* [Dataset rows]
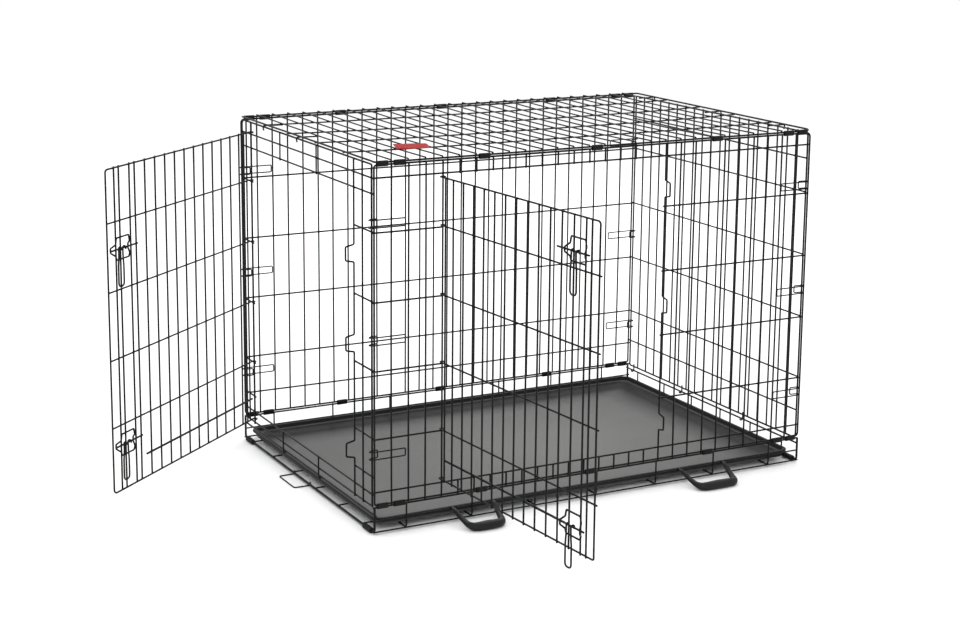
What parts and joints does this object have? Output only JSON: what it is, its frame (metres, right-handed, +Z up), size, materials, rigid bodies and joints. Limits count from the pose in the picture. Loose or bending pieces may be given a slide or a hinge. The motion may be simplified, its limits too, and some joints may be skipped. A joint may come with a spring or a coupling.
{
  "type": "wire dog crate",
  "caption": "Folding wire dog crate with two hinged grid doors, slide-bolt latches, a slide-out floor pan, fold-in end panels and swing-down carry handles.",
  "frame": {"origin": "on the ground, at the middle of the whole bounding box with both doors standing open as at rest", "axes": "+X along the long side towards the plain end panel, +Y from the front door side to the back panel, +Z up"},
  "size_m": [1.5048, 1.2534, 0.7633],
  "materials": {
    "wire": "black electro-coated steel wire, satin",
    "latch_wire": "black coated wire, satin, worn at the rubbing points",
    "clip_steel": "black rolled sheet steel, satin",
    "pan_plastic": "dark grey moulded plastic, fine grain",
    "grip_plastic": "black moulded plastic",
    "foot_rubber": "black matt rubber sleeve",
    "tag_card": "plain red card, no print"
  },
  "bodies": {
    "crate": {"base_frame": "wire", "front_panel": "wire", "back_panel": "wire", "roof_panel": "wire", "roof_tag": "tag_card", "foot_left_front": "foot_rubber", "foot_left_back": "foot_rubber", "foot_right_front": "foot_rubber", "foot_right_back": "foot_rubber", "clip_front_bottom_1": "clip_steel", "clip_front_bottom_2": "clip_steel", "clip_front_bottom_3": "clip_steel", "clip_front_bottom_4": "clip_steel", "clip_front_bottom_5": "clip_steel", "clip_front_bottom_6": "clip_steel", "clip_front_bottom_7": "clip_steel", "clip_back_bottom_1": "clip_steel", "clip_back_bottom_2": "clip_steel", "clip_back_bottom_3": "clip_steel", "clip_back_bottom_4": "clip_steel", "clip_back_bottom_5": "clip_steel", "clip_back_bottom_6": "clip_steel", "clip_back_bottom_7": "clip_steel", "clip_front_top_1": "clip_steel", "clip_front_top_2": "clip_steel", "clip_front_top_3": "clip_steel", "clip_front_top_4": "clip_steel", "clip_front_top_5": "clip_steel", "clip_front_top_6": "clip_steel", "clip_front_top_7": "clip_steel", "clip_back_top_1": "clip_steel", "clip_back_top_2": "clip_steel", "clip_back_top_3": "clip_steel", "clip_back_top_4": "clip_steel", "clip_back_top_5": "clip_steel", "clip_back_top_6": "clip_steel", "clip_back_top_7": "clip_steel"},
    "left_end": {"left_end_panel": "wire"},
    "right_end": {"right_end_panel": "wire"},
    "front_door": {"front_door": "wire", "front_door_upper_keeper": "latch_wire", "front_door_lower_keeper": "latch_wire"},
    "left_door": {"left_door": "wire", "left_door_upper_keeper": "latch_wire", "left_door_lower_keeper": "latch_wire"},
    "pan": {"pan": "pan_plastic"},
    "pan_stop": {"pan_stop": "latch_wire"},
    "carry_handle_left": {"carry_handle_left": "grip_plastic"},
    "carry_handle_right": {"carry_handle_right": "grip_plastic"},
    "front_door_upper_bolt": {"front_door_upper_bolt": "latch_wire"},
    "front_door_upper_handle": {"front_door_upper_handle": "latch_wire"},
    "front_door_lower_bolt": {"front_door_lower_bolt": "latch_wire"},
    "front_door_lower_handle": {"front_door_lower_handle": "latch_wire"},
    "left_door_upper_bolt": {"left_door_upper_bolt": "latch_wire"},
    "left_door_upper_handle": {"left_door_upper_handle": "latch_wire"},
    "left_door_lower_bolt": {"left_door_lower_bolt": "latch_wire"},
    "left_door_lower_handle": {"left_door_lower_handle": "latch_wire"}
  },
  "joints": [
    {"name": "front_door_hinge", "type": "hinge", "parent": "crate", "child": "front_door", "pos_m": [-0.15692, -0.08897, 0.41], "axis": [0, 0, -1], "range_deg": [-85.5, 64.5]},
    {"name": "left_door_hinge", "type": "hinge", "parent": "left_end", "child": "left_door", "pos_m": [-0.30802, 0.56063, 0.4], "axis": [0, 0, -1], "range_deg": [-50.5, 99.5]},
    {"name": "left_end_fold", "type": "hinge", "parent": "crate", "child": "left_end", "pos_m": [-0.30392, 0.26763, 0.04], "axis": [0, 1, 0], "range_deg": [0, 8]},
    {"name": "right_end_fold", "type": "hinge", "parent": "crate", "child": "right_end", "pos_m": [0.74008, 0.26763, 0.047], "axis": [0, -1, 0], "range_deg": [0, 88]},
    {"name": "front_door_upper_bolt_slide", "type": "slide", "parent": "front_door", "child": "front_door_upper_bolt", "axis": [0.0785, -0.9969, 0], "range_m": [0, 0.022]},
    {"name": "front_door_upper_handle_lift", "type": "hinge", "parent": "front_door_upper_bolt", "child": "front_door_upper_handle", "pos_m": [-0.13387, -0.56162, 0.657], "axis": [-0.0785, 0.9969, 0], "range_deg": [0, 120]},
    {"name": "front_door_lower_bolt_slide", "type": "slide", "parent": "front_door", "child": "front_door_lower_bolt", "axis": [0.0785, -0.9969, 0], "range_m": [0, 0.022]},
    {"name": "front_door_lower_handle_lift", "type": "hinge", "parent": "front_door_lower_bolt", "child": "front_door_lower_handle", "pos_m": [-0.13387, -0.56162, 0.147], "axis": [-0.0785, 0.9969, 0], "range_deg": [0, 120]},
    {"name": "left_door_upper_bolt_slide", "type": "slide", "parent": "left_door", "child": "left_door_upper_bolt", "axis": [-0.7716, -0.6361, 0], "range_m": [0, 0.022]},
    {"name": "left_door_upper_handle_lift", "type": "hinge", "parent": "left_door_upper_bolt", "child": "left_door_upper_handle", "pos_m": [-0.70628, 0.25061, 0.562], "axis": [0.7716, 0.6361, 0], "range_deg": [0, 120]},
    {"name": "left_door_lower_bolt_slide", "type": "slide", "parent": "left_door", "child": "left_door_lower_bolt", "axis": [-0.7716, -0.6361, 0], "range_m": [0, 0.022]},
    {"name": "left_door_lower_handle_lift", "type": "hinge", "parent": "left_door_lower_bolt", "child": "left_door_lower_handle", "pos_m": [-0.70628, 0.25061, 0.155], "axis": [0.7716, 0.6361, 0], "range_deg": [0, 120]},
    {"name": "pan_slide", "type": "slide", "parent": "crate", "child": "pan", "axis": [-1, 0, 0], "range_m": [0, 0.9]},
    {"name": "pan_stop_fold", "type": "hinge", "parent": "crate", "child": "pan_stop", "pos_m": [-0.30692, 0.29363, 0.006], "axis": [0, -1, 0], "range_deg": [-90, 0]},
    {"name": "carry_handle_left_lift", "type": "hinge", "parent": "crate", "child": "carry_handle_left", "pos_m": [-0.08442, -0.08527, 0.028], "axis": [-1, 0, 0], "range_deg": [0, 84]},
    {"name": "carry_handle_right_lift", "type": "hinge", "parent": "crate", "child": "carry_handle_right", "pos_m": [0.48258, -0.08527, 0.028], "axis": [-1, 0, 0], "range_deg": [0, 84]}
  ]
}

--

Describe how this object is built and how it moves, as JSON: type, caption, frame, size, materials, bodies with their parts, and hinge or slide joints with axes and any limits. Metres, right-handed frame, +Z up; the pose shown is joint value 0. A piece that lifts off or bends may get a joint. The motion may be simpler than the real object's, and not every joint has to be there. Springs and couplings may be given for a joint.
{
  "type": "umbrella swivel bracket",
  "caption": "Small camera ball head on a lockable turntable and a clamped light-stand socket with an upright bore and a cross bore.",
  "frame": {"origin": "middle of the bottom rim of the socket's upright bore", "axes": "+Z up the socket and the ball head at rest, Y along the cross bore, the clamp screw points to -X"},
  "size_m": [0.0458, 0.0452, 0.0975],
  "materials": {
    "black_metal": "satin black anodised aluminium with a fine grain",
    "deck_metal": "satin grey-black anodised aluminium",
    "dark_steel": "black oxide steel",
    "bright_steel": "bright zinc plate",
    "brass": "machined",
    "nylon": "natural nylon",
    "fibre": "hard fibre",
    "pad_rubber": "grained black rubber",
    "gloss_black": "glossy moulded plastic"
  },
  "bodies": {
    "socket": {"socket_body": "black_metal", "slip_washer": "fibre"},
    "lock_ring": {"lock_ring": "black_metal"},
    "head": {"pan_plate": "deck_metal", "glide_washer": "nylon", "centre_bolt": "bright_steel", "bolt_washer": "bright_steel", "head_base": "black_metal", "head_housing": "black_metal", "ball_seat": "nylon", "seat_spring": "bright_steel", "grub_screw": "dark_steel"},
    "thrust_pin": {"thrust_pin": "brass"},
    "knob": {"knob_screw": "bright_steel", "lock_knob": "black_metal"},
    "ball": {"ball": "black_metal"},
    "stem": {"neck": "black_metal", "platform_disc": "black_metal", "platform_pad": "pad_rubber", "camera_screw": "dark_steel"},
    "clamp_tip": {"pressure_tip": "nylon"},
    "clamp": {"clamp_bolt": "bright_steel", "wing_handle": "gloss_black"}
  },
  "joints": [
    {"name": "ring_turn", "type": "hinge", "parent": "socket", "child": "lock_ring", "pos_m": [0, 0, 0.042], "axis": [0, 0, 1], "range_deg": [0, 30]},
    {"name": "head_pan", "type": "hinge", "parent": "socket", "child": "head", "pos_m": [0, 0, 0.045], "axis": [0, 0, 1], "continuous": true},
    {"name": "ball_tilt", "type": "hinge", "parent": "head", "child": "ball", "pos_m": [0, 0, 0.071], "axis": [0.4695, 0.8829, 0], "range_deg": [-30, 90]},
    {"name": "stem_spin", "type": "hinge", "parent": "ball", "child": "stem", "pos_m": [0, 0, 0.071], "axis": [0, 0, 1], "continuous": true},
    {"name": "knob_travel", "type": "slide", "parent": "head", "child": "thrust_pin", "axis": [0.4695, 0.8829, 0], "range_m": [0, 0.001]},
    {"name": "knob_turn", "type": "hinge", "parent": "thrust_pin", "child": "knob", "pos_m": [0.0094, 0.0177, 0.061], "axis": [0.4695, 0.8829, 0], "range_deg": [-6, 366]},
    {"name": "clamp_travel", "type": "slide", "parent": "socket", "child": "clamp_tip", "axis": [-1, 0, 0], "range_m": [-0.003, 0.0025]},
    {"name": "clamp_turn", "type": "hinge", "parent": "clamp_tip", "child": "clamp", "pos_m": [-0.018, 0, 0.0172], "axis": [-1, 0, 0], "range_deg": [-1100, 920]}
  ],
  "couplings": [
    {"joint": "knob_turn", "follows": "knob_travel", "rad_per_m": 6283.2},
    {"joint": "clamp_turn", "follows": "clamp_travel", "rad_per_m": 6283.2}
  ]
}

* * *

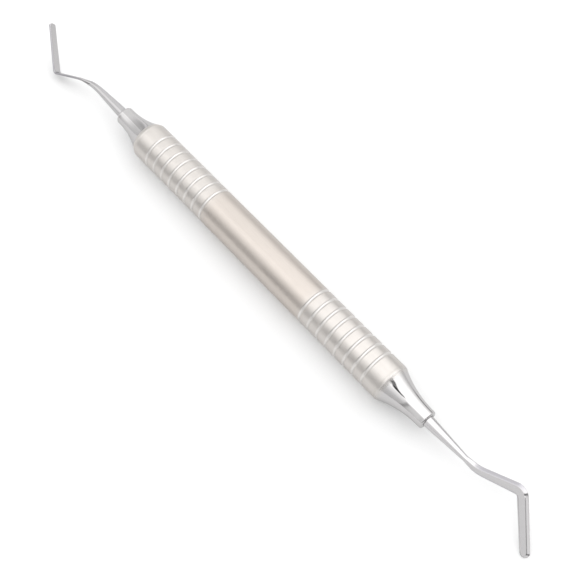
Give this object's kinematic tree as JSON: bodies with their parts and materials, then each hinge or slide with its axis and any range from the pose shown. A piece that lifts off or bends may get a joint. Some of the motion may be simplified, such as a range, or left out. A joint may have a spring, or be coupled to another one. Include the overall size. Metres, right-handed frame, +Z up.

* [Your task]
Report only a number: how many lines in the material above contain the string "parts".

* [Response]
3